### SHORT TASK
Only the lines between the line with "surface it lies on" and the line with "obj.matrix_parent_inverse = Matrix.Identity(4)", together with those two lines themselves, are to be copied exactly.

### GIVEN MATERIAL
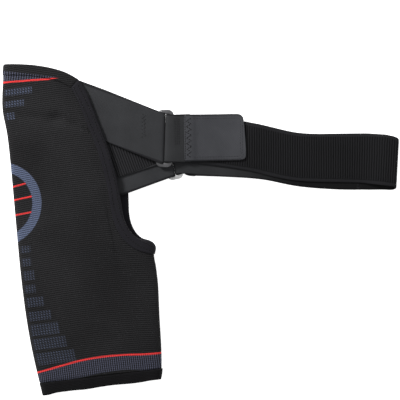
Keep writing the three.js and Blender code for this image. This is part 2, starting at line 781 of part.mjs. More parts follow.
const knitBlack = new THREE.MeshStandardMaterial({ color: 0x28282a, roughness: 0.95 });
const hemBlack = new THREE.MeshStandardMaterial({ color: 0x232325, roughness: 0.95 });
const tapeBlack = new THREE.MeshStandardMaterial({ color: 0x27272c, roughness: 0.85 });
const elasticGrey = new THREE.MeshStandardMaterial({ color: 0x434446, roughness: 0.8 });
const elasticBlack = new THREE.MeshStandardMaterial({ color: 0x202022, roughness: 0.85 });
const hookGrey = new THREE.MeshStandardMaterial({ color: 0x434348, roughness: 0.6 });
const wireGrey = new THREE.MeshStandardMaterial({ color: 0x6a6b6d, roughness: 0.35, metalness: 0.3 });
const wireBright = new THREE.MeshStandardMaterial({ color: 0x9b9b9b, roughness: 0.35, metalness: 0.3 });

const brace = new THREE.Group();

function addPiece(name, geometry, material) {
  const mesh = new THREE.Mesh(geometry, material);
  mesh.name = name;
  brace.add(mesh);
}

const tapes = tapeColumns();
addPiece("knit_sleeve", sleeveGeometry(), knitBlack);
addPiece("cuff_hem", cuffHemGeometry(), hemBlack);
addPiece("neck_hem", tapeGeometry(tapes.neck), hemBlack);
addPiece("edge_binding", tapeGeometry(tapes.opening), tapeBlack);
const frontLegs = { top: LEG_HEIGHTS[3], under: LEG_HEIGHTS[2] };
const backLegs = { top: LEG_HEIGHTS[1], under: LEG_HEIGHTS[0] };
addPiece("front_anchor_strap", anchorGeometry(frontRing, front, frontLegs), elasticGrey);
addPiece("back_anchor_strap", anchorGeometry(backRing, back, backLegs), elasticGrey);
addPiece("front_ring", ringGeometry(frontRing), wireGrey);
addPiece("back_ring", ringGeometry(backRing), wireBright);
addPiece("chest_strap", chestStrapGeometry(), elasticBlack);
addPiece("front_hook_tab", tabGeometry(frontRing, FRONT_TAB_LEAN, frontTabHeight), hookGrey);
addPiece("back_hook_tab", tabGeometry(backRing, REAR_TAB_LEAN, rearTabHeight), hookGrey);

// The origin is the middle of the whole part's footprint, on the surface it lies on
const extent = new THREE.Box3().setFromObject(brace);
const middle = extent.getCenter(new THREE.Vector3());
brace.position.set(-middle.x, -middle.y, -extent.min.z);
brace.updateMatrixWorld(true);

export default brace;
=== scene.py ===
import math
from functools import reduce

import bmesh
import bpy
import numpy as np
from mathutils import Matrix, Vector, noise
from mathutils.bvhtree import BVHTree


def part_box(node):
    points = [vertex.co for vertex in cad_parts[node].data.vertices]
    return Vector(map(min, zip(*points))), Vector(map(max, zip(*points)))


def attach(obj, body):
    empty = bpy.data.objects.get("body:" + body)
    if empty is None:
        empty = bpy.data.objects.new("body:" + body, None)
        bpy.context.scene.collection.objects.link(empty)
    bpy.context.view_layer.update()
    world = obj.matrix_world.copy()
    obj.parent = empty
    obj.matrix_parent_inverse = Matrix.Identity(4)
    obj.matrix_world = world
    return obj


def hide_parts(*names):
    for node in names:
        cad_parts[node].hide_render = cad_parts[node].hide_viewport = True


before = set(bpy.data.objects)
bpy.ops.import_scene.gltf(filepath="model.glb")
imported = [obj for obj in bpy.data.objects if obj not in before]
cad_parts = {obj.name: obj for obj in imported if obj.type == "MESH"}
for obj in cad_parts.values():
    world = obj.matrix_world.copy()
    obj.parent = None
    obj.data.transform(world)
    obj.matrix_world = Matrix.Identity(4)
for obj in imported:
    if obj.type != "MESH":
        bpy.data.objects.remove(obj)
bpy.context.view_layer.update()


# Camera and light.
# The brace lies on a white table and is photographed from straight above with a long lens,
# in a soft tent of light that leaves almost no shadow.

VIEW_MIDDLE = (-0.0002, 0.0303)
VIEW_WIDTH = 0.4167
CAMERA_HEIGHT = 1.6
BRACE_HEIGHT = 0.009

camera_data = bpy.data.cameras.new("Camera")
camera = bpy.data.objects.new("Camera", camera_data)
bpy.context.scene.collection.objects.link(camera)
camera.location = (*VIEW_MIDDLE, CAMERA_HEIGHT)
camera_data.sensor_width = 36
camera_data.lens = 36 * (CAMERA_HEIGHT - BRACE_HEIGHT) / VIEW_WIDTH
bpy.context.scene.camera = camera


def soft_lamp(name, place, size, power, towards=(-0.05, 0, 0)):
    """A large soft box, turned towards the brace."""
    data = bpy.data.lights.new(name, "AREA")
    data.shape = "DISK"
    data.size = size
    data.energy = power
    lamp = bpy.data.objects.new(name, data)
    bpy.context.scene.collection.objects.link(lamp)
    lamp.location = place
    aim = Vector(towards) - Vector(place)
    lamp.rotation_euler = aim.to_track_quat("-Z", "Y").to_euler()
    return lamp


soft_lamp("Key", (-1.1, 1.0, 0.85), 0.4, 40)
soft_lamp("Fill", (1.2, -0.5, 1.6), 1.4, 6)
soft_lamp("Back", (0.1, 1.5, 1.1), 1.2, 4)

world = bpy.data.worlds.new("Studio")
world.use_nodes = True
world.node_tree.nodes["Background"].inputs["Color"].default_value = (1, 1, 1, 1)
world.node_tree.nodes["Background"].inputs["Strength"].default_value = 0.5
bpy.context.scene.world = world
bpy.context.scene.view_settings.view_transform = "Standard"

bpy.ops.object.select_all(action="DESELECT")
bpy.ops.mesh.primitive_plane_add(size=6, location=(0, 0, 0))
table = bpy.context.object
table.name = "Floor"
table_paint = bpy.data.materials.new("White table")
table_paint.use_nodes = True
table_shader = table_paint.node_tree.nodes["Principled BSDF"]
table_shader.inputs["Base Color"].default_value = (0.93, 0.93, 0.93, 1)
table_shader.inputs["Roughness"].default_value = 0.9
table_shader.inputs["Emission Color"].default_value = (1, 1, 1, 1)
table_shader.inputs["Emission Strength"].default_value = 0.75
table.data.materials.append(table_paint)


# Knitted sleeve.
# One seamless tube of compression knit for the upper arm that widens into the shoulder cap. It is
# knitted round in black, with a slate ring, slate patches, rib bands and red lines knitted in.

SLEEVE_LEAN = math.radians(7)
COURSE = 0.00213
WALE = 0.0017
UP_ARM = Vector((-math.sin(SLEEVE_LEAN), math.cos(SLEEVE_LEAN), 0))
ROUND_ARM = Vector((math.cos(SLEEVE_LEAN), math.sin(SLEEVE_LEAN), 0))
CUFF_HEM_DEPTH = 0.0115

hem_low, hem_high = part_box("cuff_hem")
CUFF_MIDDLE = (hem_low + hem_high) / 2 - UP_ARM * (CUFF_HEM_DEPTH / 2)

KNIT_BLACK = (0.0205, 0.0202, 0.0214, 1)
# Painted shade for the grooves between the rows of loops
KNIT_PAINTED_GROOVE_SHADE = (0.0032, 0.0031, 0.0034, 1)
SLATE = (0.098, 0.120, 0.192, 1)
RIB_SLATE = (0.066, 0.070, 0.105, 1)
RED = (0.56, 0.034, 0.034, 1)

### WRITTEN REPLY
// The origin is the middle of the whole part's footprint, on the surface it lies on
const extent = new THREE.Box3().setFromObject(brace);
const middle = extent.getCenter(new THREE.Vector3());
brace.position.set(-middle.x, -middle.y, -extent.min.z);
brace.updateMatrixWorld(true);

export default brace;
=== scene.py ===
import math
from functools import reduce

import bmesh
import bpy
import numpy as np
from mathutils import Matrix, Vector, noise
from mathutils.bvhtree import BVHTree


def part_box(node):
    points = [vertex.co for vertex in cad_parts[node].data.vertices]
    return Vector(map(min, zip(*points))), Vector(map(max, zip(*points)))


def attach(obj, body):
    empty = bpy.data.objects.get("body:" + body)
    if empty is None:
        empty = bpy.data.objects.new("body:" + body, None)
        bpy.context.scene.collection.objects.link(empty)
    bpy.context.view_layer.update()
    world = obj.matrix_world.copy()
    obj.parent = empty
    obj.matrix_parent_inverse = Matrix.Identity(4)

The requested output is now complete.